Begin
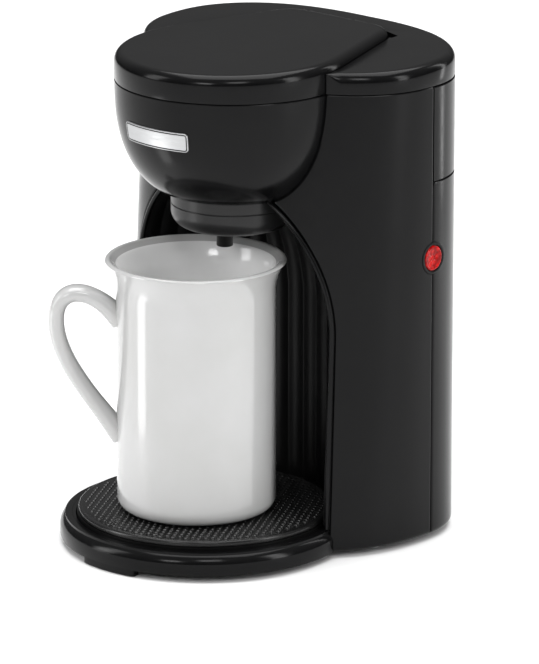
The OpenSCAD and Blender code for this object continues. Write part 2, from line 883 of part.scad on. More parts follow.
module check_valve() {
    color([0.85, 0.85, 0.86]) translate([-leg_x, heater_y, valve_z]) difference() {
        union() {
            cylinder(r = 6.5, h = valve_h);
            translate([0, 0, -8]) cylinder(r = tube_r, h = valve_h + 16);
        }
        translate([0, 0, 2]) cylinder(r = 4.6, h = valve_h - 4);
        translate([0, 0, -9]) cylinder(r = 2.4, h = valve_h + 18);
    }
}

module valve_ball() {
    drop = sqrt(pow(3, 2) - pow(2.4, 2));
    color([0.8, 0.8, 0.82]) translate([-leg_x, heater_y, valve_z + 2 + drop + 0.05])
        sphere(r = 3);
}

// From the check valve down and round into the heater tube.
module inlet_hose() {
    color([0.9, 0.9, 0.88]) {
        translate([-leg_x, heater_y, 0]) hose(heater_z + bend_r, valve_z - 1);
        translate([bend_r - leg_x, heater_y, heater_z + bend_r])
            rotate([90, 0, 0]) rotate([0, 0, 180]) elbow();
        hose_end(-1);
    }
}

// From the heater tube round, forward and up to the spout arm.
module riser_hose() {
    run = heater_y - riser_y - 2 * bend_r;
    color([0.9, 0.9, 0.88]) {
        hose_end(1);
        translate([leg_x - bend_r, heater_y - bend_r, heater_z]) elbow();
        translate([leg_x, heater_y - bend_r, heater_z]) rotate([90, 0, 0]) hose(0, run);
        translate([leg_x, riser_y + bend_r, heater_z + bend_r])
            rotate([90, 0, 90]) rotate([0, 0, 180]) elbow();
        translate([leg_x, riser_y, 0]) hose(heater_z + bend_r, seam_z - 4);
    }
}

arm_z = deck_z + 0.2;
arm_h = 3.6;
head_disc_z = seam_z - 4.2;

// A flat channel from the riser to the middle of the head.
module spout_arm() {
    length = norm([leg_x, riser_y - head_y]);
    heading = atan2(riser_y - head_y, leg_x);
    color([0.82, 0.82, 0.83]) at_head() rotate([0, 0, heading]) translate([0, 0, arm_z])
        difference() {
            union() {
                translate([0, -5, 0]) cube([length, 10, arm_h]);
                for (x = [0, length]) translate([x, 0, 0]) cylinder(r = 5, h = arm_h);
                translate([length, 0, seam_z - 12 - arm_z])
                    cylinder(r = socket_r, h = arm_z - seam_z + 13);
                translate([0, 0, head_disc_z + 3 - arm_z])
                    cylinder(r = socket_r, h = arm_z - head_disc_z);
            }
            translate([0, -3, 0.9]) cube([length, 6, arm_h - 1.8]);
            translate([length, 0, seam_z - 13 - arm_z]) cylinder(r = socket_bore, h = 13 + wall);
            translate([0, 0, head_disc_z - arm_z]) cylinder(r = socket_bore, h = 8);
        }
}

module shower_head() {
    disc_r = 13;
    color([0.82, 0.82, 0.83]) at_head() translate([0, 0, head_disc_z]) difference() {
        union() {
            cylinder(r = disc_r, h = 3);
            translate([0, 0, 3 - eps]) tube(tube_r + 1.6, tube_r, 0, 2);
        }
        translate([0, 0, 1]) cylinder(r = disc_r - 1.2, h = 1);
        translate([0, 0, 1]) cylinder(r = socket_bore, h = 4);
        for (k = [0 : 7]) rotate([0, 0, 45 * k]) translate([9, 0, -1]) cylinder(r = 0.8, h = 3);
    }
}

// ---- mains side ----

block_x = 0;
block_y = heater_y + 13;
block_z = plate_z + plate_t;
block_h = 12;
block_d = 12;
terminal_pitch = 8;

module terminal_block() {
    length = 3 * terminal_pitch + 2;
    color([0.85, 0.83, 0.75]) difference() {
        translate([block_x - length / 2, block_y - block_d / 2, block_z])
            cube([length, block_d, block_h]);
        for (k = [-1 : 1]) translate([block_x + terminal_pitch * k, block_y, block_z + 6])
            cylinder(r = 2, h = block_h);
    }
}

bushing_z = floor_z + 18;

// A bar along Y through the cord bushing, centred on the rear wall.
module bushing_bar(r, length) {
    translate([cord_x, rear_y(cord_x, wall / 2) + length / 2, bushing_z])
        rotate([90, 0, 0]) cylinder(r = r, h = length);
}

module cord_bushing() {
    color([0.05, 0.05, 0.05]) difference() {
        union() {
            bushing_bar(cord_r + 1.9, 8);
            translate([0, 4.5, 0]) bushing_bar(cord_r + 3.4, 2.2);
        }
        bushing_bar(cord_r, 20);
    }
}

wire_r = 0.9;
wire_lane = 3;
wire_up_x = side_x - 10;
wire_up_y = button_y + 10;
wire_turn_x = switch_back - tab_l / 2;

// Straight stretches of wire along each axis.
module wire_x(x0, x1, y, z) along_x(min(x0, x1) - wire_r, max(x0, x1) + wire_r, y, z, wire_r);
module wire_y(y0, y1, x, z) {
    translate([x, max(y0, y1) + wire_r, z]) rotate([90, 0, 0])
        cylinder(r = wire_r, h = abs(y1 - y0) + 2 * wire_r);
}
module wire_z(z0, z1, x, y) translate([x, y, z0]) cylinder(r = wire_r, h = z1 - z0);

// A wire from the block's terminal k up to the switch, in its own lane.
module switch_wire(k, lane, terminal_z) {
    lane_z = block_z + block_h + wire_lane + lane;
    turn_x = heater_l / 2 + 4 + lane;
    up_x = wire_up_x + wire_lane - lane;
    terminal_x = block_x + terminal_pitch * k;
    wire_z(block_z + block_h - 4, lane_z, terminal_x, block_y);
    wire_x(terminal_x, turn_x, block_y, lane_z);
    wire_y(wire_up_y, block_y, turn_x, lane_z);
    wire_x(turn_x, up_x, wire_up_y, lane_z);
    wire_z(lane_z, terminal_z, up_x, wire_up_y);
    wire_x(wire_turn_x, up_x, wire_up_y, terminal_z);
    wire_y(button_y + tab_w / 2 + wire_r + 0.1, wire_up_y, wire_turn_x, terminal_z);
}

module wiring() {
    color([0.6, 0.1, 0.1]) {
        switch_wire(1, 0, button_z + tab_z);
        switch_wire(0, wire_lane, button_z - tab_z);
    }
}

// ---- mug ----

function bezier(p, t) = pow(1 - t, 3) * p[0] + 3 * pow(1 - t, 2) * t * p[1]
    + 3 * (1 - t) * pow(t, 2) * p[2] + pow(t, 3) * p[3];

lip_h = 14;
function mug_radius(h) = mug_r + lip_flare * pow(max(0, h - mug_h + lip_h) / lip_h, 2);

// The handle's centre line, as distance from the mug's axis and height above its foot.
handle_out = mug_r + 26;
handle_top = [[mug_r - 2, mug_h - 28.5], [mug_r + 9, mug_h - 13], [handle_out + 0.5, mug_h - 11],
    [handle_out, mug_h - 29]];
handle_low = [[handle_out, mug_h - 29], [handle_out - 0.5, mug_h - 47], [mug_r + 9, mug_h - 65],
    [mug_r - 2, mug_h - 81]];
handle_line = concat([for (k = [0 : 10]) bezier(handle_top, k / 10)],
    [for (k = [1 : 12]) bezier(handle_low, k / 12)]);
handle_t = 7.2;
handle_w = 11.6;

module mug_handle() {
    last = len(handle_line) - 1;
    rings = [for (k = [0 : last])
        let (along = handle_line[min(k + 1, last)] - handle_line[max(k - 1, 0)],
             across = [along[1], -along[0]] / norm(along))
        [for (a = [0 : 30 : 330])
            let (u = handle_t / 2 * signed_power(cos(a), 0.7),
                 v = handle_w / 2 * signed_power(sin(a), 0.7))
            [handle_line[k][0] + u * across[0], v, handle_line[k][1] + u * across[1]]]];
    loft(rings);
}

module mug() {
    foot_r = mug_r - 3;
    turn = 5;
    heights = [for (k = [0 : 7]) mug_h - 1.2 - lip_h * (1 - k / 7)];
    body = [for (h = heights) [mug_radius(h), h]];
    lip = mug_radius(mug_h);
    color([0.95, 0.95, 0.94]) translate([0, mug_y, mug_z]) difference() {
        union() {
            rotate_extrude() polygon(concat(
                [[0, 1.4], [foot_r - 6, 1.4], [foot_r - 4.5, 0], [foot_r - turn + 3, 0]],
                [for (a = [-75 : 15 : 0]) [mug_r - turn + turn * cos(a), turn + turn * sin(a)]],
                body,
                [[lip - 0.5, mug_h - 0.3], [lip - mug_wall / 2, mug_h], [0, mug_h]]));
            rotate([0, 0, handle_angle]) mug_handle();
        }
        rotate_extrude() polygon(concat(
            [[0, mug_wall + 1], [mug_r - mug_wall - 5, mug_wall + 1]],
            [for (a = [-75 : 15 : 0]) [mug_r - mug_wall - 5 + 5 * cos(a),
                mug_wall + 6 + 5 * sin(a)]],
            [for (p = body) [p[0] - mug_wall, p[1]]],
            [[lip - mug_wall / 2 - 1.1, mug_h - 0.35], [lip - mug_wall / 2, mug_h],
             [lip - mug_wall / 2, mug_h + 1], [0, mug_h + 1]]));
    }
}

front_housing();
rear_cover();
water_tank();
tank_outlet();
top_cap();
lid();
lid_hinge_pin();
bay_liner();
head_bowl();
brew_basket();
filter_frame();
filter_mesh();
drip_cone();
drip_nozzle();
badge();
base_ring();
drip_tray();
drip_grille();
bottom_plate();
bottom_screws();
front_foot();
rubber_feet();
button_bezel();
power_button();
power_switch();
heater_block();
heater_tube();
heater_element();
heater_bracket();
heater_screws();
thermostat();
thermal_fuse();
check_valve();
valve_ball();
inlet_hose();
valve_hose();
riser_hose();
spout_arm();
shower_head();
terminal_block();
cord_bushing();
wiring();
mug();
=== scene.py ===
"""Looks of the single-cup drip coffee maker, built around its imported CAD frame.

Lengths are in millimetres inside the builders and become metres when a mesh is made.
The row's frame: +X the machine's right, -Y its front, +Z up, the table at z = 0.
"""
import json
import math

import bmesh
import bpy
import numpy as np
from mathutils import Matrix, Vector


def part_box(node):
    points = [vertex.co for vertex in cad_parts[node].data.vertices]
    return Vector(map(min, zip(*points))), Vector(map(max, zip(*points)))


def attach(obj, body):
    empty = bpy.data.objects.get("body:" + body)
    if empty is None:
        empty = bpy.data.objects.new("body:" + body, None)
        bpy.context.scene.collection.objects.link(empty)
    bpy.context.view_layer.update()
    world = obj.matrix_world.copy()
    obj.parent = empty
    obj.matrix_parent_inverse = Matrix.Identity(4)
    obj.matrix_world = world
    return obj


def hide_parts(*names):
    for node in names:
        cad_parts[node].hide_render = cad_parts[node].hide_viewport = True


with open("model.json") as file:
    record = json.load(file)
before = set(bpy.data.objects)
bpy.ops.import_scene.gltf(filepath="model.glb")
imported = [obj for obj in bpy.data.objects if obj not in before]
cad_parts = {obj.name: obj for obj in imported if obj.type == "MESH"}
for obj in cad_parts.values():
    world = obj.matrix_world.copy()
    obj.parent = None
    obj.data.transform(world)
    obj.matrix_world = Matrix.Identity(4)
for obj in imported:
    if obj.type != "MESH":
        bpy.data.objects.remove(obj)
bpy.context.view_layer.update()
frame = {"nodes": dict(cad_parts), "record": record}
MM = 0.001

# ---- design values, the same as the CAD part's ----

side_x = 76.6
body_d = 174.2
seam_h = 202.7
floor_z = 2.8
tower_back = 49.5
tower_front_low = 7.3
tower_front_top = 11.2
oval_power = 2.31
wall = 2.4
seam_gap = 0.35
base_r = 64.0
cup_y = base_r - body_d / 2
head_y = cup_y + 18.3
tower_y = body_d / 2 - tower_back
part_y = tower_y + 2.8
seam_z = floor_z + seam_h
tank_z = seam_z - 42.7

lid_h = 12.3
lid_slope = 0.021
cap_h = 9.4
cap_slope = 0.03
edge_r = 4.4
head_r = 51.5
lid_tail = 72.9
lid_corner_r = 15.0
lid_corner_x = 19.0
lid_gap = 0.45
tail_r = 4.6
notch_y = head_y + 5.7
hinge_y = head_y + lid_tail - tail_r
hinge_z = seam_z + 10.3
skirt_z = seam_z + 7.0
deck_z = seam_z + seam_gap + 2.0

bowl_h = 50.2
bowl_z = seam_z - bowl_h
basket_r = 27.2
bowl_gap = 0.2
basket_floor = bowl_z - 4.0
cone_low = basket_floor - 11.8
cone_round = 7.3
nozzle_low = cone_low - 8.7
nozzle_y = head_y - 5.3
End
The exercise » Quote exactly the lines running from the line with "front_housing();" through the line with "imported = [obj", both ends included, and nothing more.

Solution to this exercise »
front_housing();
rear_cover();
water_tank();
tank_outlet();
top_cap();
lid();
lid_hinge_pin();
bay_liner();
head_bowl();
brew_basket();
filter_frame();
filter_mesh();
drip_cone();
drip_nozzle();
badge();
base_ring();
drip_tray();
drip_grille();
bottom_plate();
bottom_screws();
front_foot();
rubber_feet();
button_bezel();
power_button();
power_switch();
heater_block();
heater_tube();
heater_element();
heater_bracket();
heater_screws();
thermostat();
thermal_fuse();
check_valve();
valve_ball();
inlet_hose();
valve_hose();
riser_hose();
spout_arm();
shower_head();
terminal_block();
cord_bushing();
wiring();
mug();
=== scene.py ===
"""Looks of the single-cup drip coffee maker, built around its imported CAD frame.

Lengths are in millimetres inside the builders and become metres when a mesh is made.
The row's frame: +X the machine's right, -Y its front, +Z up, the table at z = 0.
"""
import json
import math

import bmesh
import bpy
import numpy as np
from mathutils import Matrix, Vector


def part_box(node):
    points = [vertex.co for vertex in cad_parts[node].data.vertices]
    return Vector(map(min, zip(*points))), Vector(map(max, zip(*points)))


def attach(obj, body):
    empty = bpy.data.objects.get("body:" + body)
    if empty is None:
        empty = bpy.data.objects.new("body:" + body, None)
        bpy.context.scene.collection.objects.link(empty)
    bpy.context.view_layer.update()
    world = obj.matrix_world.copy()
    obj.parent = empty
    obj.matrix_parent_inverse = Matrix.Identity(4)
    obj.matrix_world = world
    return obj


def hide_parts(*names):
    for node in names:
        cad_parts[node].hide_render = cad_parts[node].hide_viewport = True


with open("model.json") as file:
    record = json.load(file)
before = set(bpy.data.objects)
bpy.ops.import_scene.gltf(filepath="model.glb")
imported = [obj for obj in bpy.data.objects if obj not in before]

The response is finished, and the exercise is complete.